* BEGIN Given information *

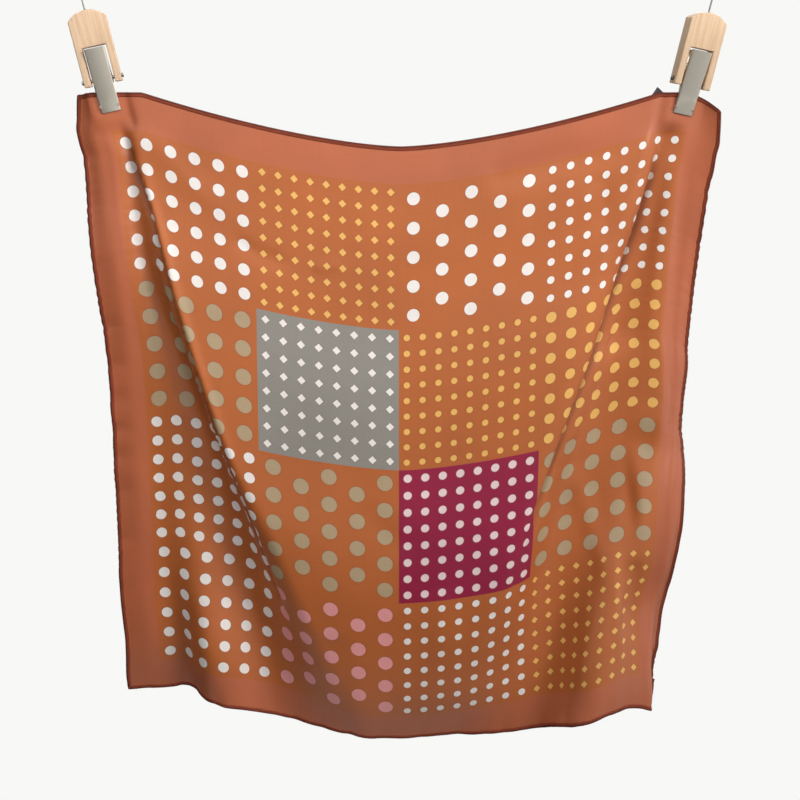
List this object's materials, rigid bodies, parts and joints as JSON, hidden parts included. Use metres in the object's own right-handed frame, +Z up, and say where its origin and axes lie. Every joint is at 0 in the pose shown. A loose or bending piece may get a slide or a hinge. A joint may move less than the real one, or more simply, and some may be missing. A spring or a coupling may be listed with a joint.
{
  "type": "silk square scarf hung from two wooden clip hangers",
  "caption": "Dotted patchwork silk square scarf with a rolled hem, hung by its top corners from two beech clip hangers with wire hooks.",
  "frame": {"origin": "midway between the bearing points of the two hook eyes", "axes": "+Z up, -Y towards the viewer of the printed face, +X to the viewer's right"},
  "size_m": [0.5206, 0.0663, 0.6766],
  "materials": {
    "silk": "satin",
    "hem": "satin",
    "label": "matte",
    "beech": "satin",
    "nickel": "brushed",
    "steel": "polished"
  },
  "bodies": {
    "root": {"silk_panel": "silk", "hem_top": "hem", "hem_bottom": "hem", "hem_left": "hem", "hem_right": "hem", "care_label": "label", "clip_left_wood": "beech", "clip_left_front_jaw": "nickel", "clip_left_back_jaw": "nickel", "clip_left_pin": "steel", "clip_left_spring": "steel", "clip_left_hook": "steel", "clip_right_wood": "beech", "clip_right_front_jaw": "nickel", "clip_right_back_jaw": "nickel", "clip_right_pin": "steel", "clip_right_spring": "steel", "clip_right_hook": "steel"}
  },
  "joints": []
}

* END Given information *

* **Short task**:
Give the data again, exactly as it stands.

* **Written solution**:
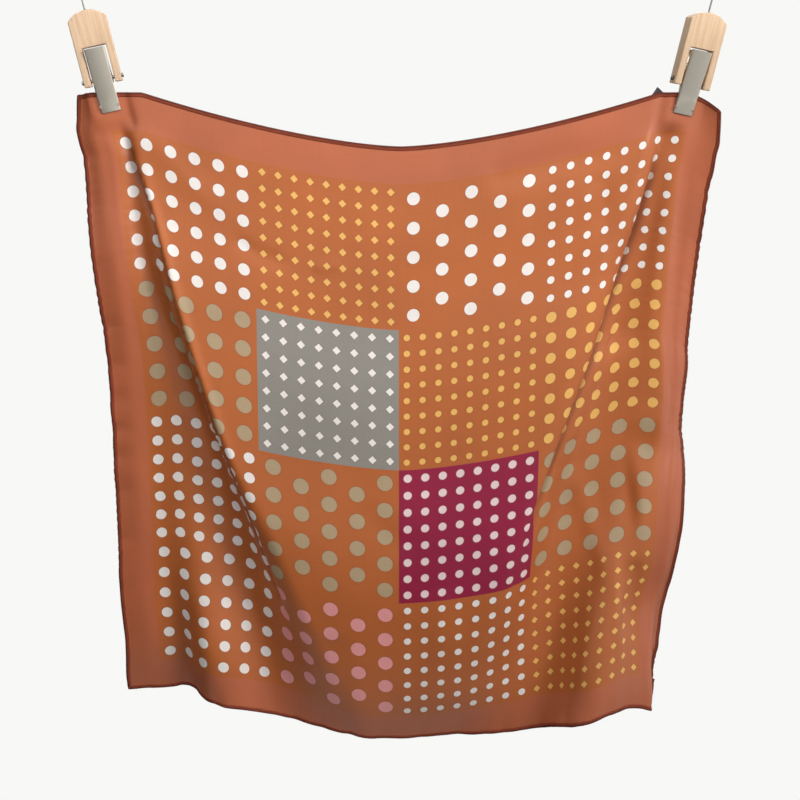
List this object's materials, rigid bodies, parts and joints as JSON, hidden parts included. Use metres in the object's own right-handed frame, +Z up, and say where its origin and axes lie. Every joint is at 0 in the pose shown. A loose or bending piece may get a slide or a hinge. A joint may move less than the real one, or more simply, and some may be missing. A spring or a coupling may be listed with a joint.
{
  "type": "silk square scarf hung from two wooden clip hangers",
  "caption": "Dotted patchwork silk square scarf with a rolled hem, hung by its top corners from two beech clip hangers with wire hooks.",
  "frame": {"origin": "midway between the bearing points of the two hook eyes", "axes": "+Z up, -Y towards the viewer of the printed face, +X to the viewer's right"},
  "size_m": [0.5206, 0.0663, 0.6766],
  "materials": {
    "silk": "satin",
    "hem": "satin",
    "label": "matte",
    "beech": "satin",
    "nickel": "brushed",
    "steel": "polished"
  },
  "bodies": {
    "root": {"silk_panel": "silk", "hem_top": "hem", "hem_bottom": "hem", "hem_left": "hem", "hem_right": "hem", "care_label": "label", "clip_left_wood": "beech", "clip_left_front_jaw": "nickel", "clip_left_back_jaw": "nickel", "clip_left_pin": "steel", "clip_left_spring": "steel", "clip_left_hook": "steel", "clip_right_wood": "beech", "clip_right_front_jaw": "nickel", "clip_right_back_jaw": "nickel", "clip_right_pin": "steel", "clip_right_spring": "steel", "clip_right_hook": "steel"}
  },
  "joints": []
}